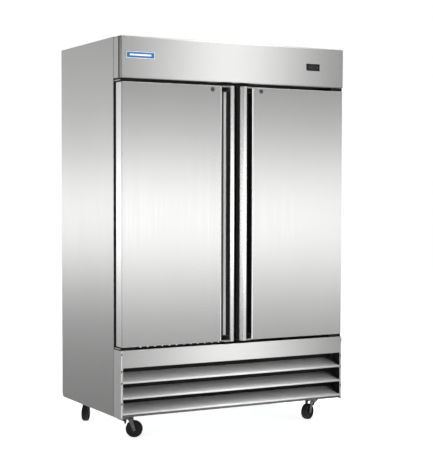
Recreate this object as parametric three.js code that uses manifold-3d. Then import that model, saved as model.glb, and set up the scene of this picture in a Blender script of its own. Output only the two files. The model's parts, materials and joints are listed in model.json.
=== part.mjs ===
// Reach-in refrigerator: two solid doors, condensing unit at the bottom behind a louvred grille,
// four swivel casters. Millimetres, +Z up, X to the right, doors facing -Y.
// The origin is on the floor, under the middle of the cabinet.
import * as THREE from 'three';
import { mergeVertices } from 'three/addons/utils/BufferGeometryUtils.js';
import Module from 'manifold-3d';

const wasm = await Module();
wasm.setup();

// ---------------------------------------------------------------- driving dimensions
const WIDTH = 1372;               // outside of the side panels
const HEIGHT = 2100;              // floor to cabinet top
const FRONT = -400;               // plane of the door, header and grille faces
const BODY_FRONT = -310;          // front edge of the cabinet body
const REAR = 418;                 // outside of the rear panel
const BASE_Z = 127;               // underside of the cabinet, on its casters
const DECK_Z = 493;               // underside of the insulated box
const HEADER_Z = 1883;            // underside of the header
const DOOR_Z = [497, 1867];       // door bottom and top
const FASCIA_Z = [390, 482.5];    // plain band over the louvres
const SHEET = 1.2;                // sheet steel
const GAP = 0.3;                  // between pieces that touch

const HALF = WIDTH / 2;
const INSIDE = { x: 622, front: -308, back: 354, floor: 545, ceiling: 2040 };
const DOORWAY = { z0: 545, z1: 1830, mullion: 35 };

const DOOR = {
  hingeEdge: 680,                 // |x| of the door's outer edge
  meetingEdge: 4.5,               // |x| of the edges that meet at the middle
  faceEdge: 94.5,                 // |x| where the flat face ends and the pull begins
  panDepth: 66,                   // front pan, from the face
  thickness: 78,                  // to the back of the plastic liner
  recess: 31,                     // floor of the finger recess, behind the face
  edgeFace: 15,                   // front of the plastic meeting edge, behind the face
};
const PIVOT = { x: 660, y: FRONT + 26, pinRadius: 5, boreRadius: 6, depth: 22 };
const PULL = { inner: 17.5, crest: 28, outer: 50.5, flange: 66, slope: 81, proud: 18, sheet: 1.5, endWeb: 7 };
const LOCK = { x: 149.5, z: 1845.5, radius: 9.4, camLength: 43, camWidth: 12, camBack: 26, keeperRun: 32 };
const SHELF = { levels: [850, 1165, 1480], x: [6, 604], y: [-276, 336], rod: 6, wire: 4, wires: 11 };
const LOUVRE = { z: [309, 227.5, 146], lip: 9, depth: 86, rise: 39, hem: 10 };
const GLAND = { x: 560, z: 470, radius: 12 };
const CASTER = {
  x: 576, front: -250, rear: 311, trail: 33, radius: 45, width: 32, axle: 5,
  legGap: 17, legSheet: 3.5, crown: 118,
};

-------

• Given exercise: Give every line of the material again, exactly as it reads.

• Output for this exercise:
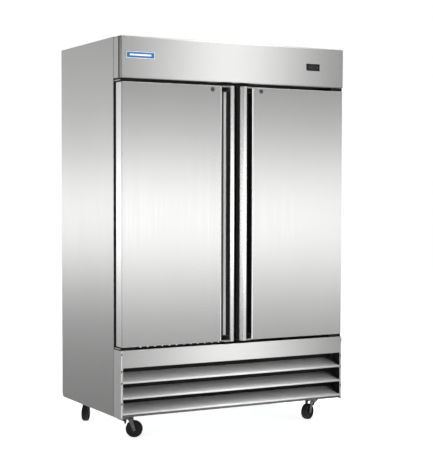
Recreate this object as parametric three.js code that uses manifold-3d. Then import that model, saved as model.glb, and set up the scene of this picture in a Blender script of its own. Output only the two files. The model's parts, materials and joints are listed in model.json.
=== part.mjs ===
// Reach-in refrigerator: two solid doors, condensing unit at the bottom behind a louvred grille,
// four swivel casters. Millimetres, +Z up, X to the right, doors facing -Y.
// The origin is on the floor, under the middle of the cabinet.
import * as THREE from 'three';
import { mergeVertices } from 'three/addons/utils/BufferGeometryUtils.js';
import Module from 'manifold-3d';

const wasm = await Module();
wasm.setup();

// ---------------------------------------------------------------- driving dimensions
const WIDTH = 1372;               // outside of the side panels
const HEIGHT = 2100;              // floor to cabinet top
const FRONT = -400;               // plane of the door, header and grille faces
const BODY_FRONT = -310;          // front edge of the cabinet body
const REAR = 418;                 // outside of the rear panel
const BASE_Z = 127;               // underside of the cabinet, on its casters
const DECK_Z = 493;               // underside of the insulated box
const HEADER_Z = 1883;            // underside of the header
const DOOR_Z = [497, 1867];       // door bottom and top
const FASCIA_Z = [390, 482.5];    // plain band over the louvres
const SHEET = 1.2;                // sheet steel
const GAP = 0.3;                  // between pieces that touch

const HALF = WIDTH / 2;
const INSIDE = { x: 622, front: -308, back: 354, floor: 545, ceiling: 2040 };
const DOORWAY = { z0: 545, z1: 1830, mullion: 35 };

const DOOR = {
  hingeEdge: 680,                 // |x| of the door's outer edge
  meetingEdge: 4.5,               // |x| of the edges that meet at the middle
  faceEdge: 94.5,                 // |x| where the flat face ends and the pull begins
  panDepth: 66,                   // front pan, from the face
  thickness: 78,                  // to the back of the plastic liner
  recess: 31,                     // floor of the finger recess, behind the face
  edgeFace: 15,                   // front of the plastic meeting edge, behind the face
};
const PIVOT = { x: 660, y: FRONT + 26, pinRadius: 5, boreRadius: 6, depth: 22 };
const PULL = { inner: 17.5, crest: 28, outer: 50.5, flange: 66, slope: 81, proud: 18, sheet: 1.5, endWeb: 7 };
const LOCK = { x: 149.5, z: 1845.5, radius: 9.4, camLength: 43, camWidth: 12, camBack: 26, keeperRun: 32 };
const SHELF = { levels: [850, 1165, 1480], x: [6, 604], y: [-276, 336], rod: 6, wire: 4, wires: 11 };
const LOUVRE = { z: [309, 227.5, 146], lip: 9, depth: 86, rise: 39, hem: 10 };
const GLAND = { x: 560, z: 470, radius: 12 };
const CASTER = {
  x: 576, front: -250, rear: 311, trail: 33, radius: 45, width: 32, axle: 5,
  legGap: 17, legSheet: 3.5, crown: 118,
};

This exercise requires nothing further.